"Zero Dark Birdy" American Crows

You know how sometimes you go out with your camera, ready for a quiet day, and instead you become the unwilling extra in a National Geographic blooper reel? Yeah. That was me in Estes Park, Colorado.

The conference had ended, I had my cameras slung over me like Rambo, and I figured I’d stroll around. Yesterday I’d seen a bull elk the size of a small Buick casually stopping traffic on Main Street. So naturally, today I aimed for the golf course where the locals said elk like to hang out—because nothing screams “relaxing day” like 700 pounds of antlers strutting across the putting green.

At first, nothing. A couple of golfers on the tee, a fall breeze, me looking important behind my camera. Then I noticed crows—lots of crows—circling like they were waiting for someone to drop a hot dog.

And then it happened. A lady golfer fumbled something—probably a cracker—and suddenly the air exploded. Wings, caws, black feathers everywhere, like Hitchcock had called “action!” The flock zeroed in on one crow who’d snagged the prize. He was flying like a fighter jet with a rival locked on his tail, every roll and dive matched perfectly, Thunderbirds-style.
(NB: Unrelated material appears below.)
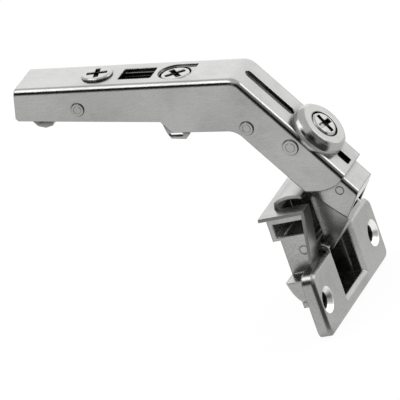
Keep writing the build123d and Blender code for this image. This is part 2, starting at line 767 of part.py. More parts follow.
# Cup: one casting with flange, round pot, narrow tub and pin lugs
tub_inner = notch_half_width - tub_inset
with BuildPart() as cup:
    with BuildSketch(Plane.YZ):
        RectangleRounded(2 * flange_half_length, 2 * flange_half_height, flange_corner_radius)
    extrude(amount=flange_thickness)
    front_rim = cup.faces().sort_by(Axis.X)[-1].outer_wire().edges()
    chamfer(front_rim, flange_edge_bevel)
    with BuildSketch(Plane.YZ):
        with Locations((0, pot_offset_z)):
            Circle(pot_radius)
        with Locations((0, pot_cut_z)):
            Rectangle(
                3 * pot_radius, 3 * pot_radius, align=(Align.CENTER, Align.MIN), mode=Mode.SUBTRACT
            )
    extrude(amount=-pot_depth)
    pot_rim = cup.faces().sort_by(Axis.X)[0].outer_wire().edges().filter_by(GeomType.CIRCLE)
    chamfer(pot_rim, pot_rim_bevel)
    with BuildSketch(Plane.YZ):
        with Locations((0, tub_top_z)):
            Rectangle(
                2 * tub_outer, tub_top_z - notch_floor_z + tub_wall, align=(Align.CENTER, Align.MAX)
            )
    extrude(amount=-pot_depth)
    with BuildSketch(Plane.YZ.offset(-pot_depth)):
        with Locations((0, tub_top_z)):
            Rectangle(2 * tub_outer, tub_top_z - pocket_floor_z, align=(Align.CENTER, Align.MAX))
    extrude(amount=-pocket_extra_depth)
    with BuildSketch(cup_side):
        with Locations((outer_cup_pin_x, outer_cup_pin_z)):
            Circle(pin_lug_radius)
            Rectangle(2 * pin_lug_radius, 3, align=(Align.CENTER, Align.MAX))
    extrude(amount=lug_outer, both=True)
    with BuildSketch(Plane.YZ.offset(-pot_depth + tub_wall)):
        with Locations((0, notch_floor_z)):
            Rectangle(2 * tub_inner, 3 * tub_top_z, align=(Align.CENTER, Align.MIN))
    extrude(amount=pot_depth - tub_wall, mode=Mode.SUBTRACT)
    with BuildSketch(Plane.YZ):
        with Locations((0, notch_floor_z)):
            Rectangle(2 * notch_half_width, 3 * tub_top_z, align=(Align.CENTER, Align.MIN))
    extrude(amount=3 * flange_thickness, mode=Mode.SUBTRACT)
    with BuildSketch(Plane.YZ.offset(-pot_depth - pocket_extra_depth + tub_wall)):
        with Locations((0, pocket_floor_z + tub_wall)):
            Rectangle(2 * tub_inner, 3 * tub_top_z, align=(Align.CENTER, Align.MIN))
    extrude(amount=pocket_extra_depth, mode=Mode.SUBTRACT)
    with BuildSketch(Plane.YZ.offset(flange_thickness)):
        with Locations((0, notch_floor_z - notch_bevel)):
            Rectangle(
                2 * (notch_half_width + notch_bevel), 3 * tub_top_z, align=(Align.CENTER, Align.MIN)
            )
    extrude(amount=-notch_bevel, taper=45, mode=Mode.SUBTRACT)
    with BuildSketch(cup_side):
        with Locations((tub_window_rear_x, tub_window_bottom_z)):
            Rectangle(
                tub_window_front_x - tub_window_rear_x,
                tub_window_top_z - tub_window_bottom_z,
                align=(Align.MIN, Align.MIN),
            )
    extrude(amount=lug_outer, mode=Mode.SUBTRACT)
    with BuildSketch(cup_side):
        with Locations((outer_cup_pin_x, outer_cup_pin_z), (inner_cup_pin_x, inner_cup_pin_z)):
            Circle(link_pin_radius)
    extrude(amount=lug_outer + 1, both=True, mode=Mode.SUBTRACT)
    with Locations(Plane.YZ.offset(flange_thickness)):
        with Locations((-screw_spacing / 2, 0), (screw_spacing / 2, 0)):
            CounterSinkHole(screw_hole_radius, countersink_radius, counter_sink_angle=90)
cup.part.label = "cup"

# Bracket bent over the edge of the door, with a hood over the mouth of the tub
hood_top = bracket_top_z + hood_rise
hood_shoulder_x = hood_rear_x + hood_shoulder_length
with BuildPart() as edge_bracket:
    with BuildSketch(cup_side):
        with BuildLine():
            bracket_line = Polyline(
                (bracket_foot_x, flange_half_height),
                (bracket_front_x, bracket_top_z),
                (bracket_rear_x, bracket_top_z),
                (bracket_rear_x, bracket_top_z - bracket_sheet),
                (bracket_front_x - bracket_sheet * 1.08, bracket_top_z - bracket_sheet),
                (bracket_foot_x - bracket_sheet, flange_half_height),
                close=True,
            )
        make_face()
    extrude(amount=bracket_foot_half_width, both=True)
    top_front = edge_bracket.edges().filter_by(Axis.Y).filter_by(
        lambda e: abs(e.center().X - bracket_front_x) < 0.01
    )
    fillet(top_front, bracket_bend_radius)
    with BuildSketch(Plane.YZ.offset(bracket_rear_x - 1)):
        with BuildLine():
            Polyline(
                (-bracket_foot_half_width, flange_half_height),
                (-bracket_half_width, bracket_top_z),
                (bracket_half_width, bracket_top_z),
                (bracket_foot_half_width, flange_half_height),
                close=True,
            )
        make_face()
    extrude(amount=bracket_front_x - bracket_rear_x + 4, mode=Mode.INTERSECT)
    with BuildSketch(Plane.XY.offset(bracket_top_z + 1)):
        with Locations((hood_rear_x, 0)):
            Rectangle(40, 2 * bracket_gap_half_width, align=(Align.MIN, Align.CENTER))
    extrude(amount=-6, mode=Mode.SUBTRACT)
    with BuildSketch(Plane.YZ):
        with BuildLine():
            Polyline(
                (-lug_outer - stack_gap, flange_half_height - 1),
                (-lug_outer - stack_gap, outer_cup_pin_z + pin_lug_radius + stack_gap),
                (-bracket_gap_half_width, bracket_top_z - 2),
                (-bracket_gap_half_width, bracket_top_z + 1),
                (bracket_gap_half_width, bracket_top_z + 1),
                (bracket_gap_half_width, bracket_top_z - 2),
                (lug_outer + stack_gap, outer_cup_pin_z + pin_lug_radius + stack_gap),
                (lug_outer + stack_gap, flange_half_height - 1),
                close=True,
            )
        make_face()
    extrude(amount=3 * flange_thickness, mode=Mode.SUBTRACT)
    with BuildSketch(cup_side):
        with BuildLine():
            Polyline(
                (hood_front_x, hood_top - hood_front_drop),
                (hood_front_x, hood_top - hood_front_drop - bracket_sheet),
            )
            ThreePointArc(
                (hood_front_x, hood_top - hood_front_drop - bracket_sheet),
                (hood_peak_x, hood_top - bracket_sheet),
                (hood_shoulder_x + bracket_sheet, hood_top - hood_shoulder_drop - bracket_sheet / 2),
            )
            Polyline(
                (hood_shoulder_x + bracket_sheet, hood_top - hood_shoulder_drop - bracket_sheet / 2),
                (hood_rear_x + bracket_sheet, bracket_top_z - bracket_sheet),
                (hood_rear_x - bracket_sheet, bracket_top_z - bracket_sheet),
                (hood_rear_x - bracket_sheet, bracket_top_z),
                (hood_rear_x, bracket_top_z),
                (hood_shoulder_x, hood_top - hood_shoulder_drop),
            )
            ThreePointArc(
                (hood_shoulder_x, hood_top - hood_shoulder_drop),
                (hood_peak_x, hood_top),
                (hood_front_x, hood_top - hood_front_drop),
            )
        make_face()
    extrude(amount=bracket_gap_half_width - stack_gap, both=True)
edge_bracket.part.label = "edge_bracket"

# Closing spring: a leaf standing on the floor of the tub
spring_seat_x = -pot_depth + tub_wall + spring_sheet / 2
with BuildPart() as closing_spring:
    with BuildSketch(cup_side):
        with BuildLine():
            FilletPolyline(
                (spring_seat_x, inner_cup_pin_z - 4),
                (spring_seat_x, notch_floor_z + 1.0),
                (inner_cup_pin_x, notch_floor_z + 1.6),
                (inner_cup_pin_x - 0.6, inner_cup_pin_z - inner_eye_radius - 0.4),
                radius=spring_bend_radius,
            )
        trace(line_width=spring_sheet)
    extrude(amount=spring_width / 2, both=True)
closing_spring.part.label = "closing_spring"

os.makedirs("parts", exist_ok=True)
for piece in (
    arm_channel.part,
    carrier_channel.part,
    clip_body.part,
    release_lever.part,
    lever_spring.part,
    lever_rivet,
    elbow_rivets,
    carrier_rivets,
    lock_nut.part,
    locking_screw,
    cam_screw.part,
    side_adjust_screw,
    outer_arm_pin,
    inner_arm_pin,
    outer_link.part,
    inner_link.part,
    outer_cup_pin,
    inner_cup_pin,
    cup.part,
    edge_bracket.part,
    closing_spring.part,
):
    export_step(piece, "parts/" + piece.label + ".step")
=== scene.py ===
"""Concealed cup hinge: satin nickel finishes, small metalwork, camera and studio.

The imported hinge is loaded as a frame. Each operator finishes one group of its
pieces, adds the small metalwork that the solids leave out, or sets up the studio.
"""

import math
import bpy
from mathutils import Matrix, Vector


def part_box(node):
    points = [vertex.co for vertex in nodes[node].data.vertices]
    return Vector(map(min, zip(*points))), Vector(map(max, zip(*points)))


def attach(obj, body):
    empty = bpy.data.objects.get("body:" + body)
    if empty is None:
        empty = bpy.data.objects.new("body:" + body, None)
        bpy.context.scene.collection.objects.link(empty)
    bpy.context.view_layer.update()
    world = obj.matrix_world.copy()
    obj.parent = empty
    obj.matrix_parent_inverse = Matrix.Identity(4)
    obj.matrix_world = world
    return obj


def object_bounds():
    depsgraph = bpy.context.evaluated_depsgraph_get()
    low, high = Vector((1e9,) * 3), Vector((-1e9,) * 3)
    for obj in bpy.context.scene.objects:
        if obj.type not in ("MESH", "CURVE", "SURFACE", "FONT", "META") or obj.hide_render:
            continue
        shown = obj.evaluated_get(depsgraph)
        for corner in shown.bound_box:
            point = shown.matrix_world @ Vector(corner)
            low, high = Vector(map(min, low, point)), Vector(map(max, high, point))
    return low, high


bl_info = {
    "name": "Concealed Cup Hinge",
    "version": (1, 0, 0),
    "blender": (4, 5, 0),
    "location": "View3D > Sidebar > Hinge",
    "description": "Finishes a concealed cup hinge and sets up its studio",
    "category": "Object",
}

import bmesh
import bpy
from bpy.props import FloatProperty, FloatVectorProperty, PointerProperty
from bpy.types import Operator, Panel, PropertyGroup
from mathutils import Matrix, Vector

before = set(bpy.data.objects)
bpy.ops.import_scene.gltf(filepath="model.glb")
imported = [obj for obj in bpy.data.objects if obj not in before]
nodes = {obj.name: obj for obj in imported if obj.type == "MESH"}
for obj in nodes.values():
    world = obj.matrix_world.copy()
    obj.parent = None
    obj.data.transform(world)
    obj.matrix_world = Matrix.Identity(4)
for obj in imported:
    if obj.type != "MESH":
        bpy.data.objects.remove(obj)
cad_box = [list(corner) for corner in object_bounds()]

# Slopes of the two straight stretches of the arm, and its elbow, in metres
ARM_TILT = math.radians(8.0)
LEG_TILT = math.radians(57.2)
LEG_NORMAL = Vector((math.sin(LEG_TILT), 0, math.cos(LEG_TILT)))
ELBOW = Vector((-0.00776, 0, 0.06648))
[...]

I’m watching this unfold, thinking: “Wow, what a spectacle.” Then the whole squadron of winged maniacs banked HARD. Right. At. Me.

Now, you’d think I’d panic. Nope. I froze. Because that’s what photographers do—we become really dumb wildlife statues holding expensive gear. Out of self-preservation, I dropped the camera from my eye just to see how close death was about to come. The answer? Close enough that I could smell crow breath.

And then—magic. They hit their mark like stunt doubles. Perfect angle. Perfect light.

Click.

The shot of a lifetime landed right in front of me, and all I had to do was stand there like a guy waiting for a bus.

So yeah, sometimes “all good things come to he who waits.” But in my case, all hysterical things come to the poor schmuck with a camera standing in exactly the wrong spot at exactly the right time.


2 responses to “Poly Wants THAT CRACKER: My Estes Park Adventure”

  1. That is a CRAZY AMAZING shot.

    1. Their feet tucked and visible reminded me of the Mustang (Curtiss P-36 Hawk) used in dogfights in WWII. They were really going at it.